Fractionnement et mise en parallèle du trafic de données permettent d’augmenter la puissance de calcul des puces.

A l’origine, non seulement les fréquences des processeurs étaient beaucoup plus faibles, mais l’exécution d’une instruction nécessitait de nombreux ” cycles ” machine. Un progrès important a été accompli dans les années quatre-vingt, avec l’invention des microprocesseurs Risc (processeurs à jeu d’instructions réduit). L’idée consistait à simplifier le jeu d’instructions du processeur, en ne conservant que celles qui étaient les plus fréquemment utilisées et en faisant l’impasse sur les microprogrammes. Il fallait pouvoir exécuter toutes les instructions en un seul cycle. Un processeur à 10 MHz exécuterait alors réellement 10 millions d’instructions simples par seconde, et non plus, par exemple, 1 million pour un processeur dont le temps d’exécution d’une instruction durerait en moyenne dix cycles.

Une chaîne de montage

Les architectures Risc permettaient d’atteindre cet objectif de deux manières. Tout d’abord, il est bien plus facile de créer un circuit pour une cinquantaine d’instructions simples, plutôt que deux cents utilisant des opérandes à modes d’adressage mémoire complexes. Ensuite, le cycle machine minimal est fonction du ” chemin critique “, c’est-à-dire de l’instruction, dont l’exécution est la plus longue. Des instructions plus simples autorisent donc un temps de cycle plus court, et, par conséquent, une fréquence de fonctionnement plus élevée.Rapidement, les constructeurs se sont rendu compte qu’il était possible de réaliser plus d’une instruction par cycle : en exécutant plusieurs instructions en parallèle. Cette idée a donné naissance à des processeurs vectoriels spécialisés (SIMD, Single Instruction Multiple Data), qui demandent des systèmes d’exploitation et des langages de programmation dédiés. Les processeurs superscalaires de la génération actuelle exploitent quant à eux une autre forme de parallélisme qui existe dans tous les programmes, mais ils nécessitent des circuits complexes. Les concepteurs de microprocesseurs ont d’abord eu recours à une technique connue de tous et beaucoup plus simple à mettre en ?”uvre : le principe de la chaîne de montage ou pipeline (ou encore bus) d’instructions.

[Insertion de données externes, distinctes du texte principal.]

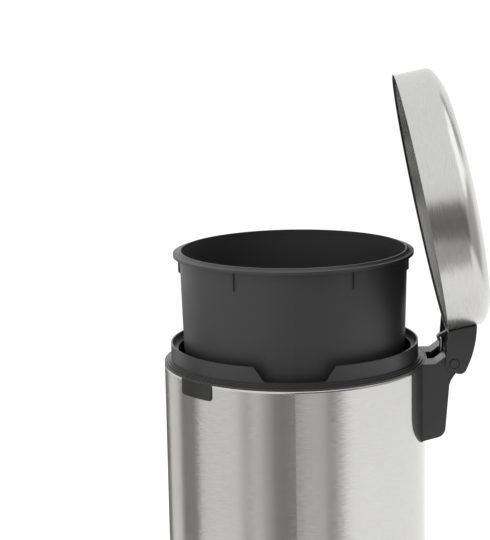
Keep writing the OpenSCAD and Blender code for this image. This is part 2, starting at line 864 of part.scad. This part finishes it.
module bucket_shape() {
    inner = rim_r - rim_t;
    polygon([
        [0, -bucket_h], [wall_at(bucket_h), -bucket_h],
        [wall_at(flange_low - flange_web), -flange_low + flange_web],
        [flange_r - flange_web, -flange_low + flange_web], [flange_r - flange_web, -flange_low],
        [flange_r, -flange_low], [flange_r, -flange_high], [rim_r + 3.4, -flange_high + 0.3],
        [rim_r + 1.2, -flange_high + 1.3], [rim_r, 0], [inner, 0], [inner, -rim_step],
        [wall_at(rim_step + 1) - bucket_t, -rim_step],
        [wall_at(bucket_h - floor_t) - bucket_t, -bucket_h + floor_t],
        [0, -bucket_h + floor_t]
    ]);
}

module bucket() {
    top = flange_low - flange_web;
    color([0.14, 0.14, 0.15]) translate([0, 0, bucket_z]) union() {
        rotate_extrude() bucket_shape();
        for (az = [30:60:330]) rotate([0, 0, az]) back_prism(-gusset_t / 2, gusset_t / 2) polygon([
            [wall_at(top) - 1, -top + eps], [wall_at(top) + gusset_out, -top + eps],
            [wall_at(top) + gusset_out, -top - gusset_h + 3], [wall_at(gusset_h + top) - 1, -top - gusset_h]
        ]);
    }
}

body_shell();
top_ring();
label_tab();
hinge_apron();
hinge_housing();
housing_screws();
hinge_pins();
base_ring();
base_pan();
foot_ring();
base_screws();
pedal_axle();
axle_clips();
lid_shell();
lid_edge_trim();
lid_liner();
hinge_arm();
lid_lever();
arm_screws();
lid_bumpers();
push_rod();
rod_clip();
rod_shoe();
pedal_lever();
pedal_pad();
pedal_rivets();
lever_bush();
bucket();
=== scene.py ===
"""Looks of a round steel pedal bin with its lid open and its inner bucket raised."""
import json
import math

import bpy
from mathutils import Matrix, Vector


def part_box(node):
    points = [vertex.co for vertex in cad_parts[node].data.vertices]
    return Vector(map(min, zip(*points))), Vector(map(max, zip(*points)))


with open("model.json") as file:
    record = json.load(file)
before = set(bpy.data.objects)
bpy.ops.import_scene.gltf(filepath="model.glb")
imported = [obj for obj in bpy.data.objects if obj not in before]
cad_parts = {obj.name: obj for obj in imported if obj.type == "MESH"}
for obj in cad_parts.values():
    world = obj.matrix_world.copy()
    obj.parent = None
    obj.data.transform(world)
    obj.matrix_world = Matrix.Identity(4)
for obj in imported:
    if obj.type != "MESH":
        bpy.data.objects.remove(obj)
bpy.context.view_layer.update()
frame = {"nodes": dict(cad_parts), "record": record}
nodes = frame["nodes"]
scene = bpy.context.scene

# The hinge pin and the lid's opening angle, as in the record
PIN = Vector((0.0, 0.1497, 0.3483))
LID_OPEN = math.radians(78.54)

# Brushed steel: its colour, texture scales along the strokes (X and Y) and across them (Z), and how
# far a stroke turns the normal
STEEL = (0.575, 0.572, 0.563)
STROKES = (45, 45, 600)
SCRATCHES = (7, 7, 420)
FRAY = 0.026
# The strip under the body's top edge that catches light as if rolled over, and how far it leans up
ROLLED = 0.0022
LEAN = 0.6
# Within this radius the lid's dome takes its facets' own normals
CROWN = 0.02
# Plastic: the depth of its mould grain, and the radius its edges seem rounded to
GRAIN_DEPTH = 0.00003
SOFT_EDGE = 0.0005

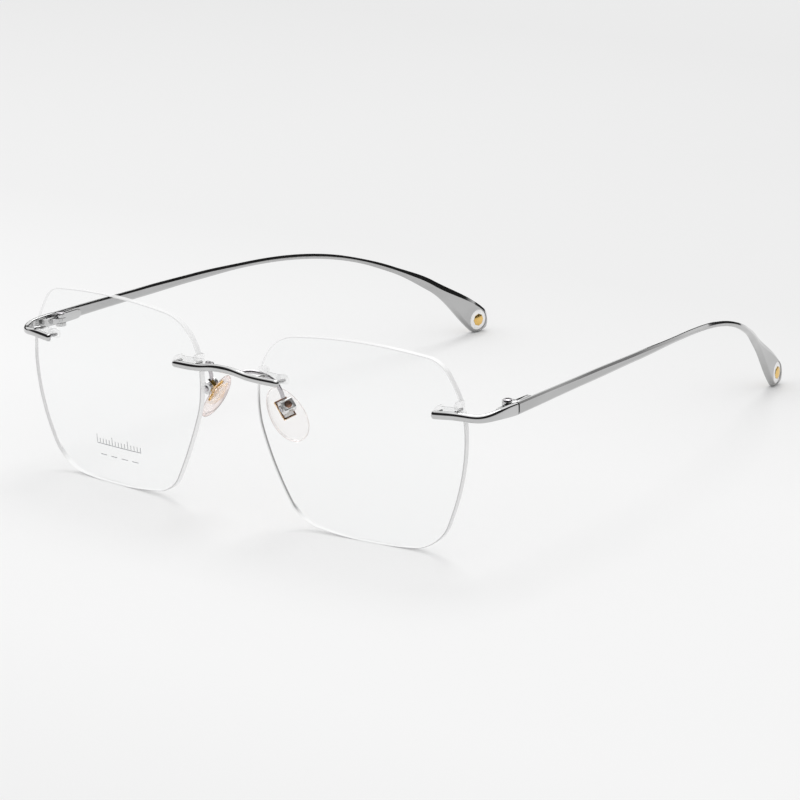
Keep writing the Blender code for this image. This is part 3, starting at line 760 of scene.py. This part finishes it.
def add_print():
    """Generic fitting marks on the right lens: a ruled line with ticks, and four dashes."""
    bm = bmesh.new()
    lens_front = -LENS_THICK / 2
    back, front = INK_LIFT

    def mark(u, v, width, height):
        """A thin bar of ink, in pieces short enough to follow the bowed lens."""
        steps = max(1, round(width))
        foot, top = v - height / 2, v + height / 2
        corners = ((foot, back), (foot, front), (top, front), (top, back))
        rings = []
        for i in range(steps + 1):
            at = u + width * (i / steps - 0.5)
            ring = [lens_place(at, w, lens_front + lift) for w, lift in corners]
            rings.append([bm.verts.new(point) for point in ring])
        for a, b in zip(rings, rings[1:]):
            for i in range(4):
                bm.faces.new((a[i], b[i], b[(i + 1) % 4], a[(i + 1) % 4]))
        bm.faces.new(rings[0])
        bm.faces.new(rings[-1][::-1])

    for i in range(RULER_LENGTH + 1):
        tall = 1.9 if i % 5 == 0 else 1.1
        mark(RULER_START - i, RULER_FOOT + tall / 2, INK_WIDTH, tall)
    mark(RULER_MIDDLE, RULER_FOOT - INK_WIDTH, RULER_LENGTH + INK_WIDTH, INK_WIDTH)
    for i in range(4):
        mark(3.8 - 3.4 * i, DASH_ROW, 2.0, INK_WIDTH)
    made = place("fitting_marks", bm, LOOKS["ink"], -1)
    finish_piece(made, "front")


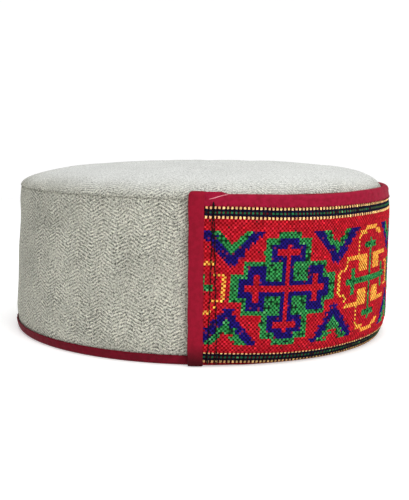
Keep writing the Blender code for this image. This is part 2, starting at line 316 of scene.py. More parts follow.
def herringbone_wool(name):
    """Grey wool in herringbone twill: broken strokes that rise and fall in columns, with dark flecks.

    Over the shoulder and on the crown the wool is made lighter, as painted light on the top, and its nap hides most of
    the weave.
    """
    cloth = Cloth(name, 0.96, sheen=0.08, sheen_rough=0.6, specular=0.05)
    along, up = cloth.cloth_map()
    place = cloth.place()
    split = cloth.node("ShaderNodeSeparateXYZ")
    cloth.tree.links.new(place, split.inputs[0])
    drift = cloth.noise(place, 0.08, 2.0)
    nap_and_top_light = cloth.ramp(cloth.math("ADD", split.outputs[2], cloth.math("MULTIPLY", drift, 3.0)), 73.0, 83.0)
    contrast = cloth.math("SUBTRACT", 1.0, cloth.math("MULTIPLY", nap_and_top_light, 0.40))
    along = cloth.math("ADD", along, cloth.math("MULTIPLY", drift, 6.0))
    folded = cloth.math("PINGPONG", along, TWILL_COLUMN)
    across = cloth.math("ADD", up, cloth.math("MULTIPLY", folded, TWILL_SLOPE))
    ragged = cloth.noise(place, 0.55, 2.0, 0.6)
    across = cloth.math("ADD", across, cloth.math("MULTIPLY", ragged, 0.7))
    wave = cloth.math("SINE", cloth.math("MULTIPLY", across, 2 * math.pi / TWILL_PITCH))
    # The weave is clear in some places and rubbed almost level in others.
    clear = cloth.ramp(cloth.noise(place, 0.045, 2.0), 0.36, 0.64, 0.5, 1.0)
    thread_place = cloth.vector(cloth.math("MULTIPLY", along, 0.85), cloth.math("MULTIPLY", across, 2.2))
    stroke = cloth.noise(thread_place, 1.0, 3.0, 0.70)
    fleck = cloth.noise(place, 1.7, 3.0, 0.8)
    haze = cloth.noise(place, 0.06, 2.0)
    woven = cloth.math("MULTIPLY", cloth.math("SUBTRACT", cloth.ramp(stroke, 0.38, 0.60), 0.5), 0.60)
    woven = cloth.math("ADD", woven, cloth.math("MULTIPLY", wave, 0.21))
    shade = cloth.math("ADD", cloth.math("MULTIPLY", woven, clear), 0.18)
    shade = cloth.math("ADD", shade, cloth.math("MULTIPLY", cloth.ramp(fleck, 0.39, 0.59), 0.54))
    shade = cloth.math("ADD", shade, cloth.math("MULTIPLY", cloth.math("SUBTRACT", haze, 0.5), 0.30))
    shade = cloth.math("ADD", cloth.math("MULTIPLY", cloth.math("SUBTRACT", shade, 0.62), contrast), 0.62)
    wool = cloth.blend(shade, linear(57, 58, 50), linear(240, 239, 223))
    # Painted light: the crown's palette is lighter than the wall's, so the top reads brighter.
    smooth = cloth.blend(shade, linear(136, 139, 134), linear(254, 255, 252))
    wool = cloth.blend(nap_and_top_light, wool, smooth)
    speck = cloth.ramp(cloth.noise(place, 0.70, 2.0, 0.85, 0.4), 0.645, 0.685)
    wool = cloth.blend(cloth.math("MULTIPLY", cloth.math("MULTIPLY", speck, 0.8), contrast), wool, linear(58, 56, 48))
    cloth.colour(wool)
    relief = cloth.math("ADD", cloth.math("MULTIPLY", wave, 0.25), cloth.math("MULTIPLY", stroke, 0.9))
    relief = cloth.math("ADD", relief, cloth.math("MULTIPLY", fleck, 1.0))
    cloth.bump(cloth.math("MULTIPLY", relief, contrast), 1.0, 0.42)
    return cloth.material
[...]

A tout instant, plusieurs instructions machine sont en cours de traitement par des circuits spécialisés indépendants… Elles sont en quelque sorte dans des phases d’assemblage différentes.Schématiquement, une instruction peut, par exemple, se décomposer en quatre phases distinctes : fetch, decode, execute et writeback. Le fetch correspond à la lecture dans la mémoire du code de la prochaine instruction à exécuter. Comme son nom l’indique, decode identifie l’instruction : il prépare les opérandes et les dirige vers l’étage de calcul approprié. La phase execute est le calcul proprement dit, et enfin writeback range le résultat.

Des phases toujours plus rapides

Le processeur ne réalise toujours qu’une instruction par cycle, mais chaque étape est beaucoup plus simple, sans oublier qu’en réduisant le chemin critique, on augmente la fréquence. Dans l’idéal, on obtiendrait ainsi un processeur quatre fois plus rapide. En pratique, ce n’est pas tout à fait vrai, les phases n’étant pas parfaitement équilibrées.Par ailleurs, certaines opérations, comme les accès mémoire, posent des problèmes et contraignent parfois la chaîne à attendre. On peut même être obligé de vider entièrement le pipeline en abandonnant le résultat d’opérations déjà partiellement exécutées, notamment en cas d’instructions de branchement. Le principe du pipeline d’instructions a été poussé encore plus loin dans les processeurs actuels avec un plus grand nombre de phases, toujours plus simples et rapides (on parle souvent de superpipeline).L’Ultra-SPARC-I de Sun Microsystems dispose, par exemple, d’un pipeline à neuf étages et traite quatre instructions par cycle. On retrouve cette architecture interne dans presque tous les processeurs actuels, y compris les Cisc (Complex Instruction Set Computing). C’est d’ailleurs grâce à ce type d’approche (associé à des caches) qu’ils parviennent désormais à exécuter une instruction par cycle comme les processeurs Risc et à atteindre des fréquences de plusieurs centaines de mégahertz.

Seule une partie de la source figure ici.